* [Short problem]:
Your answer should consist only of the lines below from the one with "to two flanges" through the one with "before = set(bpy.data.objects)", copied exactly.

* [Exercise materials]:
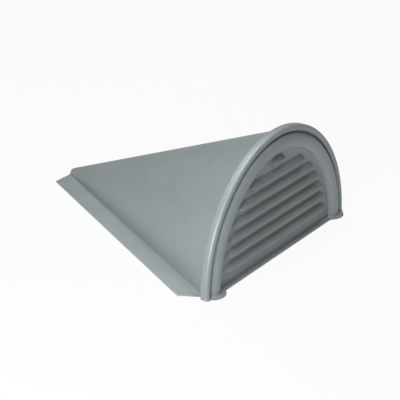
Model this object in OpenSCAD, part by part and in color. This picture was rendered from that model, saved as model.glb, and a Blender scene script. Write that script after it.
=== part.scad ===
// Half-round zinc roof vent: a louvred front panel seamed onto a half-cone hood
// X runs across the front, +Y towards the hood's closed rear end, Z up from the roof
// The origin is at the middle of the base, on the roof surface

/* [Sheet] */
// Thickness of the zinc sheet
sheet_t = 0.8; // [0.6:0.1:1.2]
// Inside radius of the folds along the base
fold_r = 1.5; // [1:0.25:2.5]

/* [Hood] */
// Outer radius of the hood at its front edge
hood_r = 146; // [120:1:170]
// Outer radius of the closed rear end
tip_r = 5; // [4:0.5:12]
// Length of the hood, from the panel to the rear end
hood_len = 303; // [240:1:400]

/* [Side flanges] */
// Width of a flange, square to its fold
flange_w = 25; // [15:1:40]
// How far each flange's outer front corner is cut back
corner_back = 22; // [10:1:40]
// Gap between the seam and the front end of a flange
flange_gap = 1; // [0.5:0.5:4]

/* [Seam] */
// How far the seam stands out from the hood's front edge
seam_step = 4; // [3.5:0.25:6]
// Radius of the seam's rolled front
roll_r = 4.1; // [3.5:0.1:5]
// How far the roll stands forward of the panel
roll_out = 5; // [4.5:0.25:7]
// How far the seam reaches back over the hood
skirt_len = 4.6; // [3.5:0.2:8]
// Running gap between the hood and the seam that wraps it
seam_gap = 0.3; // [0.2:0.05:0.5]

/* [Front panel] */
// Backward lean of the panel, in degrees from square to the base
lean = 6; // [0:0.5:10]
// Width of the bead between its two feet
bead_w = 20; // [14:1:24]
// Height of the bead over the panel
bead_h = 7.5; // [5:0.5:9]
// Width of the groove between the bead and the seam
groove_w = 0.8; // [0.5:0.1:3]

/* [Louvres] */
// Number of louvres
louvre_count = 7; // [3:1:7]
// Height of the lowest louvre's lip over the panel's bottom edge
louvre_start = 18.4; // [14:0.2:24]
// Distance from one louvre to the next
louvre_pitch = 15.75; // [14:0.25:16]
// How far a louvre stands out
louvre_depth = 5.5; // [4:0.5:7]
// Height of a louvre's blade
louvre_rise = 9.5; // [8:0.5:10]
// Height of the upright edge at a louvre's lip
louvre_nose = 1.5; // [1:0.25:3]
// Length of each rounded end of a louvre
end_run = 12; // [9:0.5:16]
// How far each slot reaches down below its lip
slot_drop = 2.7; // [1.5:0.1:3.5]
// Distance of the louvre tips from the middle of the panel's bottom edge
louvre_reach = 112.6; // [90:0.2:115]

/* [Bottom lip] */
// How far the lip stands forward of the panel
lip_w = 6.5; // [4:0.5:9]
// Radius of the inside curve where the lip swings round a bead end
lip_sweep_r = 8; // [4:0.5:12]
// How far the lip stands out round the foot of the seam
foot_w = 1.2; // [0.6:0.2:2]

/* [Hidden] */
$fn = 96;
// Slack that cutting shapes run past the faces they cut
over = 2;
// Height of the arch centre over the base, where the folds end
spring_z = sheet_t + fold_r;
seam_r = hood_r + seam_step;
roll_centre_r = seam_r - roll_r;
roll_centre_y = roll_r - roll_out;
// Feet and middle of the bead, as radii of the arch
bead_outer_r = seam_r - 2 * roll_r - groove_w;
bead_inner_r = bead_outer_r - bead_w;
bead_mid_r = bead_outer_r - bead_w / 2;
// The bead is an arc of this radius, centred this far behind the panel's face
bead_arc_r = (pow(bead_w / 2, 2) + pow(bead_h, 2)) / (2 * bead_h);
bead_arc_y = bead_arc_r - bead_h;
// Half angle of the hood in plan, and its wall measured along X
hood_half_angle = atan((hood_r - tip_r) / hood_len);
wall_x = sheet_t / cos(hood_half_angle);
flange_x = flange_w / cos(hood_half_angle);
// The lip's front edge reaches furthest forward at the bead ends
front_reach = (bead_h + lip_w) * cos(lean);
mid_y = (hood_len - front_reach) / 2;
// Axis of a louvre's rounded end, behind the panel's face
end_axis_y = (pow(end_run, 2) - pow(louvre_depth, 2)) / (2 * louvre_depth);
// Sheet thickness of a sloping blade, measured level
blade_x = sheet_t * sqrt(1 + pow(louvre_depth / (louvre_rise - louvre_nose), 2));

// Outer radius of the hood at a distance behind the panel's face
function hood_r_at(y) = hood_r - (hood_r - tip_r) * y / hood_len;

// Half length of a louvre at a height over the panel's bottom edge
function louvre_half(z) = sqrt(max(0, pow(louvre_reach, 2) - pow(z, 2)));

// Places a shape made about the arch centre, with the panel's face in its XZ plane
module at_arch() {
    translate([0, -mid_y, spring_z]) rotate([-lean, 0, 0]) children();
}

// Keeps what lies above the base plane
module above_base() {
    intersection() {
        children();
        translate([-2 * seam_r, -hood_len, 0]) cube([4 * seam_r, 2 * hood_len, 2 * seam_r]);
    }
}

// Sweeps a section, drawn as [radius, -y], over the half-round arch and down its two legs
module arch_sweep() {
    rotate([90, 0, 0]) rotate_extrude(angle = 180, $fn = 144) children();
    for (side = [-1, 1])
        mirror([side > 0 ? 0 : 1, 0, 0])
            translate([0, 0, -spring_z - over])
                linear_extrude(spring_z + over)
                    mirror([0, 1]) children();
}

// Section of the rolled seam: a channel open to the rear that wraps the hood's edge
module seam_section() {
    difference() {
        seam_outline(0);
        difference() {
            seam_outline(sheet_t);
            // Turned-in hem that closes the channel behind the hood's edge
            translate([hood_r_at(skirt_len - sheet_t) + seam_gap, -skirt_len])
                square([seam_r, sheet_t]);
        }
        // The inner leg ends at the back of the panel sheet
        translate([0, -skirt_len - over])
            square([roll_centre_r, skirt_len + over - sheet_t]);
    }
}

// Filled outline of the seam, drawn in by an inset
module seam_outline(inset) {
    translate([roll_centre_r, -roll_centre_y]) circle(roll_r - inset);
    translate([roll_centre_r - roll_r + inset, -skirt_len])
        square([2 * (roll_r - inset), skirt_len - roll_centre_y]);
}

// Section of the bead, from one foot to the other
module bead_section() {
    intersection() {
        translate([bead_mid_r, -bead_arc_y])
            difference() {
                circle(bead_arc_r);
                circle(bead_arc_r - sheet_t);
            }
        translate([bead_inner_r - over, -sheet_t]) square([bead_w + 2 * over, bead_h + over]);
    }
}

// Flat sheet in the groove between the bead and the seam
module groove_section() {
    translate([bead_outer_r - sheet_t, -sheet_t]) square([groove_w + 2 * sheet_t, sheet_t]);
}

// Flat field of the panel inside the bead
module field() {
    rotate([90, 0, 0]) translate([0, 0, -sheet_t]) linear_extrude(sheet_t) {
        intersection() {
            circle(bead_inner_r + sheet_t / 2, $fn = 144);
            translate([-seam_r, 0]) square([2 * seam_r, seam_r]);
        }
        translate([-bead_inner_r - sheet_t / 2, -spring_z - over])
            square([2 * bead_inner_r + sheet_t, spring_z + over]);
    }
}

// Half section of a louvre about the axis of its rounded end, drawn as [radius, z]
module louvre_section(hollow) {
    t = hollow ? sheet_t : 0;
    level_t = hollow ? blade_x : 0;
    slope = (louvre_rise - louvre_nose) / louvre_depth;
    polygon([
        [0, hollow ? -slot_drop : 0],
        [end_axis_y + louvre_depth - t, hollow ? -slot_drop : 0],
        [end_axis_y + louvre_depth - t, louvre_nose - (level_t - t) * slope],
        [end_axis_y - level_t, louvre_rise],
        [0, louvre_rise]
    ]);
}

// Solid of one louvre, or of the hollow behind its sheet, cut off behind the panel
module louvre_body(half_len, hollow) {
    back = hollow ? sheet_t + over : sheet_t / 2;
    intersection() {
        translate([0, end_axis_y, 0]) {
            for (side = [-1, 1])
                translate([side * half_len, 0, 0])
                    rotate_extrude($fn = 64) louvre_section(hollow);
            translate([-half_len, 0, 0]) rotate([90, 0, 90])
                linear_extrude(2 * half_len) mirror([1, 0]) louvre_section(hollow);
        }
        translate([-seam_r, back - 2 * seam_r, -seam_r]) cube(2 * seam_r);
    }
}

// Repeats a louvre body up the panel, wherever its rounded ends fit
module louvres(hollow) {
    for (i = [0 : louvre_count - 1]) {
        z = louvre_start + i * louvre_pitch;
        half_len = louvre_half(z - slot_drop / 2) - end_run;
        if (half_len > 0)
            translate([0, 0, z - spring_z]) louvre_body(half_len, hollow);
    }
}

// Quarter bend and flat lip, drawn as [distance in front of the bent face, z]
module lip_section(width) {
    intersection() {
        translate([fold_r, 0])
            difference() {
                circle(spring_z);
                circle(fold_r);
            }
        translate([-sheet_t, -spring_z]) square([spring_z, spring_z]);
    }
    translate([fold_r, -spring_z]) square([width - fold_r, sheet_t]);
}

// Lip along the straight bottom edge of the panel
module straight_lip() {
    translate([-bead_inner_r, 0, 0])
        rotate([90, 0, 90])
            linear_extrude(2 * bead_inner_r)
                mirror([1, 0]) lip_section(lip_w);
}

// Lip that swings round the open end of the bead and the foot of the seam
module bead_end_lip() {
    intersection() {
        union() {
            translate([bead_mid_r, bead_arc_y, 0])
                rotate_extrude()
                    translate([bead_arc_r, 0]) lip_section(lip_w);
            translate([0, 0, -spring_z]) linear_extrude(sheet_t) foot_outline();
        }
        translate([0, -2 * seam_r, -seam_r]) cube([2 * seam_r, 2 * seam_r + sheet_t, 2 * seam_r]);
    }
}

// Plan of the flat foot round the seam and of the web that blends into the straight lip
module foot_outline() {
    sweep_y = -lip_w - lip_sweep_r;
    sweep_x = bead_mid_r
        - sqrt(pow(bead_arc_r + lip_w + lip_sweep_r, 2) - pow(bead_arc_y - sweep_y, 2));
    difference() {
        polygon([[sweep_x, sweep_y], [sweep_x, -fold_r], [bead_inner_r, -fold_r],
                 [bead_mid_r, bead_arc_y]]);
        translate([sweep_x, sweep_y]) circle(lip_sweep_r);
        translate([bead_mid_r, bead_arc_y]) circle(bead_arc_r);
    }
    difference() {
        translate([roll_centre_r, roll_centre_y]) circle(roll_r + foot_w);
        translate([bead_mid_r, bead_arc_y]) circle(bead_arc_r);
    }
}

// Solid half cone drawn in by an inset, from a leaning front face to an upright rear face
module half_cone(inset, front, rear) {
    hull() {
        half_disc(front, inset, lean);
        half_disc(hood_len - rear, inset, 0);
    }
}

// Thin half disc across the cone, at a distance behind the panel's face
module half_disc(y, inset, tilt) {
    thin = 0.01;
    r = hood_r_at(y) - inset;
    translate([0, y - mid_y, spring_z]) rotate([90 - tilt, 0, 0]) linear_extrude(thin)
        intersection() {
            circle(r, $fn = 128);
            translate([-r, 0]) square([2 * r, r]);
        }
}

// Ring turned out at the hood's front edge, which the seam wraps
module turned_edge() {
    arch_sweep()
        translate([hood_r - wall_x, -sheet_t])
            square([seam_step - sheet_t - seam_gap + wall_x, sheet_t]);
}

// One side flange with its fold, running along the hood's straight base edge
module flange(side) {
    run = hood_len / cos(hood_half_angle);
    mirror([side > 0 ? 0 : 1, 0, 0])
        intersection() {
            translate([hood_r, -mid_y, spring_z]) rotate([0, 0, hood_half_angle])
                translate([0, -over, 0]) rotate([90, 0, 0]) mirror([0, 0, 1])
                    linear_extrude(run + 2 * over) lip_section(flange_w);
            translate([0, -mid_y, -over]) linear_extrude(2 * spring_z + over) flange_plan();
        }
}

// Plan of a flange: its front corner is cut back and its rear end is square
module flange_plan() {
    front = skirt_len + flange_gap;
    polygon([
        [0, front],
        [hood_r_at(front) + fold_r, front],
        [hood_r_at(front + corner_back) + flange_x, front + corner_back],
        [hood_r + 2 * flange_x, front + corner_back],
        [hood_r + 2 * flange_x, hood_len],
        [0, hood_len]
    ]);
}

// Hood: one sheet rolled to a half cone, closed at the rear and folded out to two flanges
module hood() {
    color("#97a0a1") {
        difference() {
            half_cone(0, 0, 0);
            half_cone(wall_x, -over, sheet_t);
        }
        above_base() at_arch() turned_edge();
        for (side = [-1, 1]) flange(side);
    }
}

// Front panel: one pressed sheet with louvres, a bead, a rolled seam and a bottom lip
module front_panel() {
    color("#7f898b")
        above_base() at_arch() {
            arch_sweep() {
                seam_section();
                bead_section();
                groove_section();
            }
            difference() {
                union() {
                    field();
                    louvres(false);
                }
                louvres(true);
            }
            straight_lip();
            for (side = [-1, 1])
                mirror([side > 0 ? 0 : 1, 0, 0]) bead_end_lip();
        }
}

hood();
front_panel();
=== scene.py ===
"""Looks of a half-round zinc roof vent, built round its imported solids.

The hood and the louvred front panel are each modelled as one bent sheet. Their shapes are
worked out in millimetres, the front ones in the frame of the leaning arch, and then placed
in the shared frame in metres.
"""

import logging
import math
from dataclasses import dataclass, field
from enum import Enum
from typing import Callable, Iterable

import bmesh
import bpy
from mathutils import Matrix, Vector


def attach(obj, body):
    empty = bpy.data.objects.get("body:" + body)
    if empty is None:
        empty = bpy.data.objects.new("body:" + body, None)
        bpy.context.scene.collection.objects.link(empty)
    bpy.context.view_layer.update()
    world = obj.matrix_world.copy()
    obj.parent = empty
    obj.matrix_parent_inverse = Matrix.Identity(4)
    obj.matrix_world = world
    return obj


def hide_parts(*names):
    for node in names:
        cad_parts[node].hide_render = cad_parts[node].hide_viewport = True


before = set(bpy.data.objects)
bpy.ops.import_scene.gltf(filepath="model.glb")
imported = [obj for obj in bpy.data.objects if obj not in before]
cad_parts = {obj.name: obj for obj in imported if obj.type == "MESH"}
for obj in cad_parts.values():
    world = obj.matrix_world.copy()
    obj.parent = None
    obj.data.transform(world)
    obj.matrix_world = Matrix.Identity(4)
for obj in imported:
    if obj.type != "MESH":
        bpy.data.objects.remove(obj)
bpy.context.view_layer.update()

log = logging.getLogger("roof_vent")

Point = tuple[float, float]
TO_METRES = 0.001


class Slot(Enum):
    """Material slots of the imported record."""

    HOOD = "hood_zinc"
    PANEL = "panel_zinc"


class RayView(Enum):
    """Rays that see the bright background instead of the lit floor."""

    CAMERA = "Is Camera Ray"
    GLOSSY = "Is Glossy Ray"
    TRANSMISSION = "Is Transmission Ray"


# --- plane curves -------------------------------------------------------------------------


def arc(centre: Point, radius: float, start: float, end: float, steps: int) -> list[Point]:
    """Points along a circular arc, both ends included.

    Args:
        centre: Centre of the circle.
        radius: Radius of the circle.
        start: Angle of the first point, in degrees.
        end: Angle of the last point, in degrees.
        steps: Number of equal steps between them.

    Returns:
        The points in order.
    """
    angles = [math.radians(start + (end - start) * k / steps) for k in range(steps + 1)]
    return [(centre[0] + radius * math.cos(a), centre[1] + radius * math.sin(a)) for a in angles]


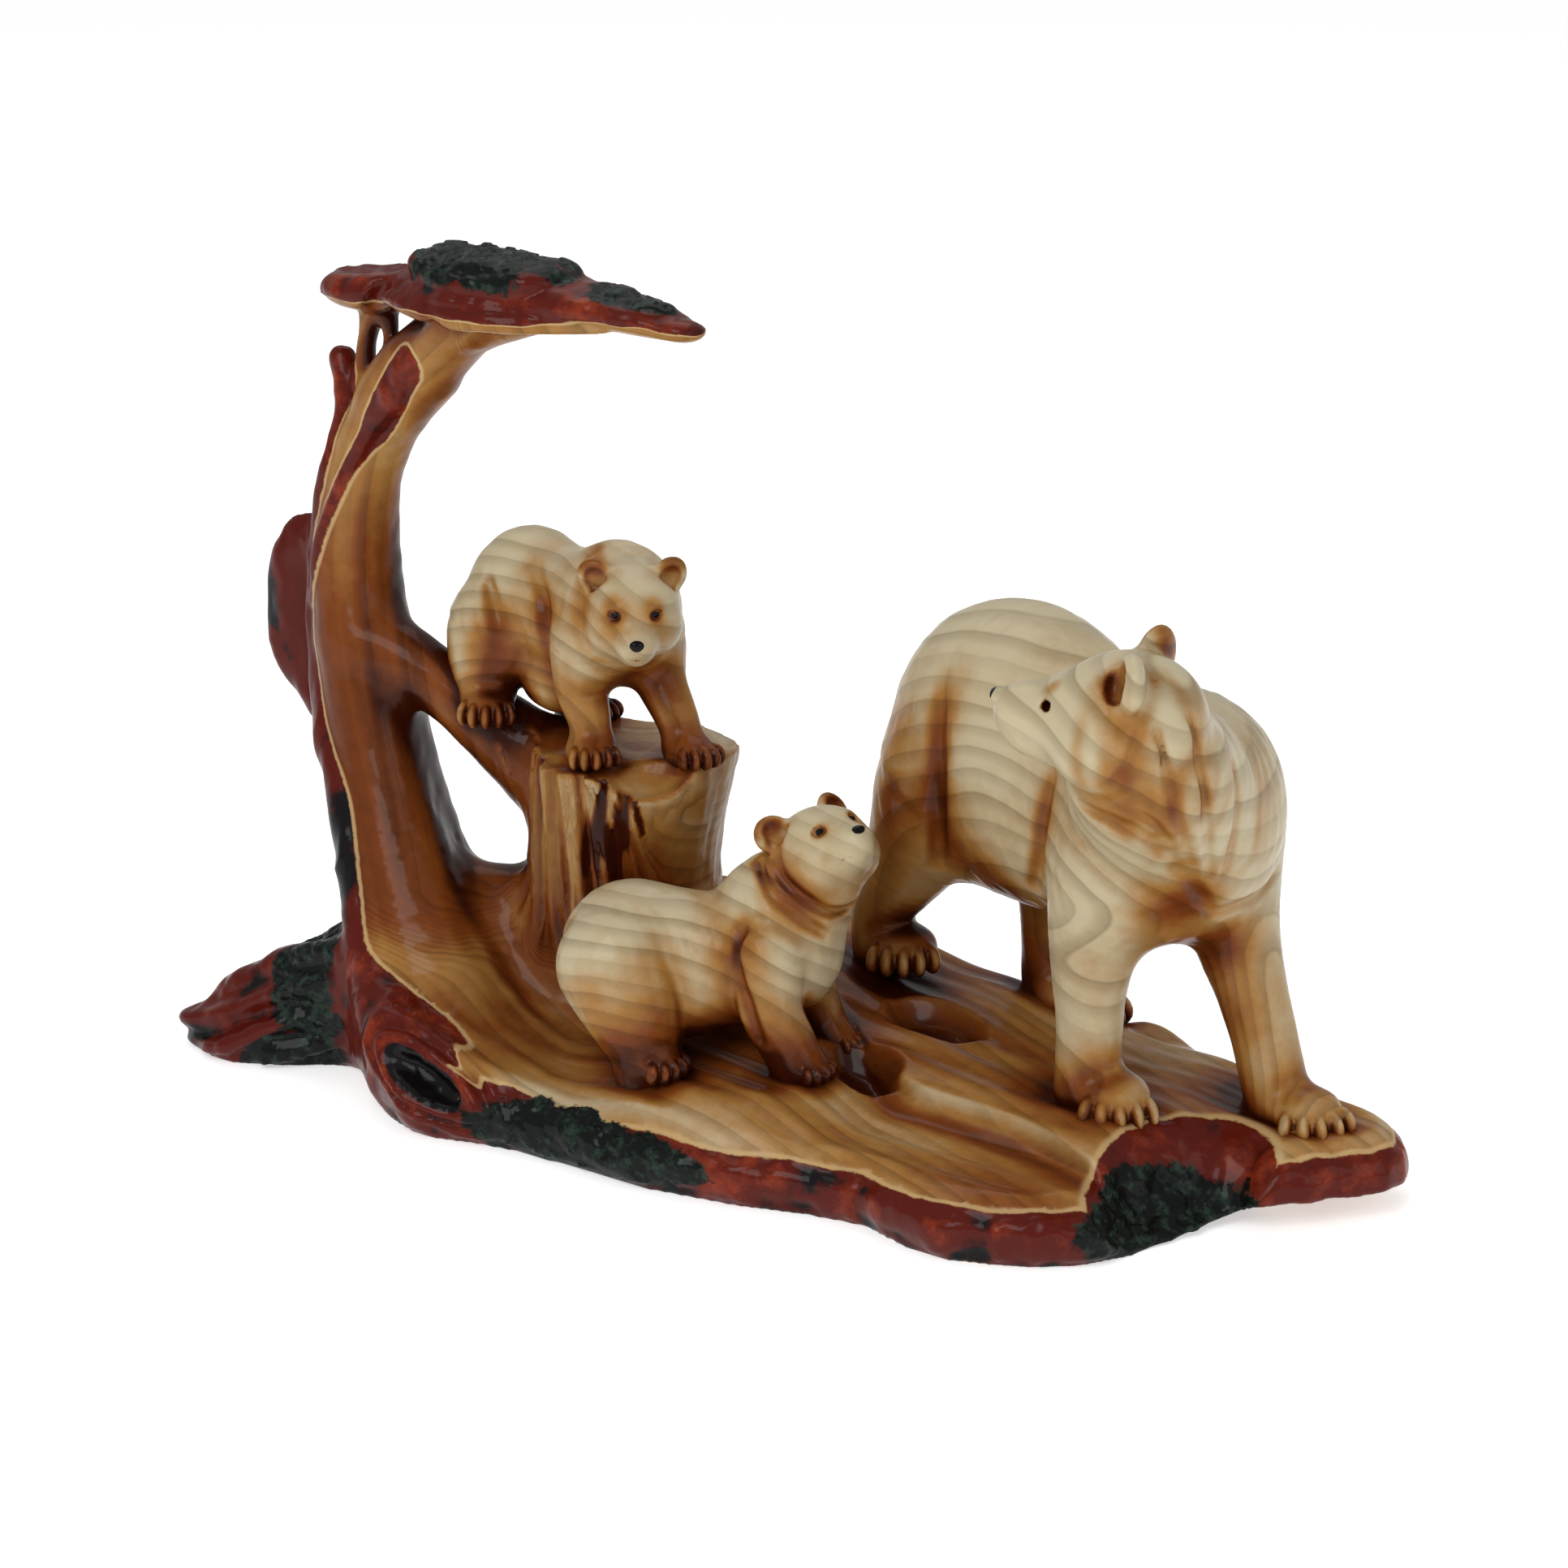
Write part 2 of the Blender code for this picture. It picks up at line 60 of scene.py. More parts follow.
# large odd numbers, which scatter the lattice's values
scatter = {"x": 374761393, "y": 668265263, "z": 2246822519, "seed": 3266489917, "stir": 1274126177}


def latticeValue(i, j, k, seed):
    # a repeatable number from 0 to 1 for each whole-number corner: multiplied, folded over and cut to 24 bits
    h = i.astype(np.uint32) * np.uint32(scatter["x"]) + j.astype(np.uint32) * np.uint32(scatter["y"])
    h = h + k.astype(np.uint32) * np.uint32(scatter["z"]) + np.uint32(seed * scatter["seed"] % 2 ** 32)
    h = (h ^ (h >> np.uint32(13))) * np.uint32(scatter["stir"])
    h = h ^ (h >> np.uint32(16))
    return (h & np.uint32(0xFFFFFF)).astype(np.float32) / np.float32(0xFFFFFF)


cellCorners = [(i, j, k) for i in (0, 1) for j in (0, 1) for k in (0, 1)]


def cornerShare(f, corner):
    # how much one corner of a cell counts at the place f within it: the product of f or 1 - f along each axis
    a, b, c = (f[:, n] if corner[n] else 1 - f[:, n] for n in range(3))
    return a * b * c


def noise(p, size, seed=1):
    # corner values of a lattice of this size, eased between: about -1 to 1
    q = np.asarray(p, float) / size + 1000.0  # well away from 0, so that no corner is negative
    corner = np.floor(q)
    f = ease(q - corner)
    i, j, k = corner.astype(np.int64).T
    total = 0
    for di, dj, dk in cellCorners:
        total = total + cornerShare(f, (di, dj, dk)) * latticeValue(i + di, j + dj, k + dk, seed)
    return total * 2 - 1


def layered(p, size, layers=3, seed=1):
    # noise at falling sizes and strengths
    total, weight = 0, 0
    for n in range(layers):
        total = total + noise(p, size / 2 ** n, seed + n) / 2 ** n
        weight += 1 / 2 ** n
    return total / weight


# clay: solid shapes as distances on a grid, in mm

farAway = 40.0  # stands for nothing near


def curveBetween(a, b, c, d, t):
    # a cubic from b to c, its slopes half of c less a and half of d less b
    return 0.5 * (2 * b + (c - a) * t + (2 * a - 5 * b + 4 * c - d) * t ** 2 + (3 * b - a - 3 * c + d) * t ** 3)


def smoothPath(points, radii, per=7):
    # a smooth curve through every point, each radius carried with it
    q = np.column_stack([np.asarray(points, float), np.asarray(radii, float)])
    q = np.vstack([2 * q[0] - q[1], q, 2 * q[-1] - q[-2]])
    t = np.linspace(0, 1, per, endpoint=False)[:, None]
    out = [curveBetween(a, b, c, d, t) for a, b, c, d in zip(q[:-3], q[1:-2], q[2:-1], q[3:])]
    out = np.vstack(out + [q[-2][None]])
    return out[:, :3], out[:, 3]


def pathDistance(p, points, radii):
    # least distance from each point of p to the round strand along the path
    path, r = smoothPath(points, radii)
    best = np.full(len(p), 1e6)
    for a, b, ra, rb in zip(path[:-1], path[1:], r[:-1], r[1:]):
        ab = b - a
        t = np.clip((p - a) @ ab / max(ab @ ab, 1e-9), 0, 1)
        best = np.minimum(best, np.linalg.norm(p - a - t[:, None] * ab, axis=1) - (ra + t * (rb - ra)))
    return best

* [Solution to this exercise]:
// Hood: one sheet rolled to a half cone, closed at the rear and folded out to two flanges
module hood() {
    color("#97a0a1") {
        difference() {
            half_cone(0, 0, 0);
            half_cone(wall_x, -over, sheet_t);
        }
        above_base() at_arch() turned_edge();
        for (side = [-1, 1]) flange(side);
    }
}

// Front panel: one pressed sheet with louvres, a bead, a rolled seam and a bottom lip
module front_panel() {
    color("#7f898b")
        above_base() at_arch() {
            arch_sweep() {
                seam_section();
                bead_section();
                groove_section();
            }
            difference() {
                union() {
                    field();
                    louvres(false);
                }
                louvres(true);
            }
            straight_lip();
            for (side = [-1, 1])
                mirror([side > 0 ? 0 : 1, 0, 0]) bead_end_lip();
        }
}

hood();
front_panel();
=== scene.py ===
"""Looks of a half-round zinc roof vent, built round its imported solids.

The hood and the louvred front panel are each modelled as one bent sheet. Their shapes are
worked out in millimetres, the front ones in the frame of the leaning arch, and then placed
in the shared frame in metres.
"""

import logging
import math
from dataclasses import dataclass, field
from enum import Enum
from typing import Callable, Iterable

import bmesh
import bpy
from mathutils import Matrix, Vector


def attach(obj, body):
    empty = bpy.data.objects.get("body:" + body)
    if empty is None:
        empty = bpy.data.objects.new("body:" + body, None)
        bpy.context.scene.collection.objects.link(empty)
    bpy.context.view_layer.update()
    world = obj.matrix_world.copy()
    obj.parent = empty
    obj.matrix_parent_inverse = Matrix.Identity(4)
    obj.matrix_world = world
    return obj


def hide_parts(*names):
    for node in names:
        cad_parts[node].hide_render = cad_parts[node].hide_viewport = True


before = set(bpy.data.objects)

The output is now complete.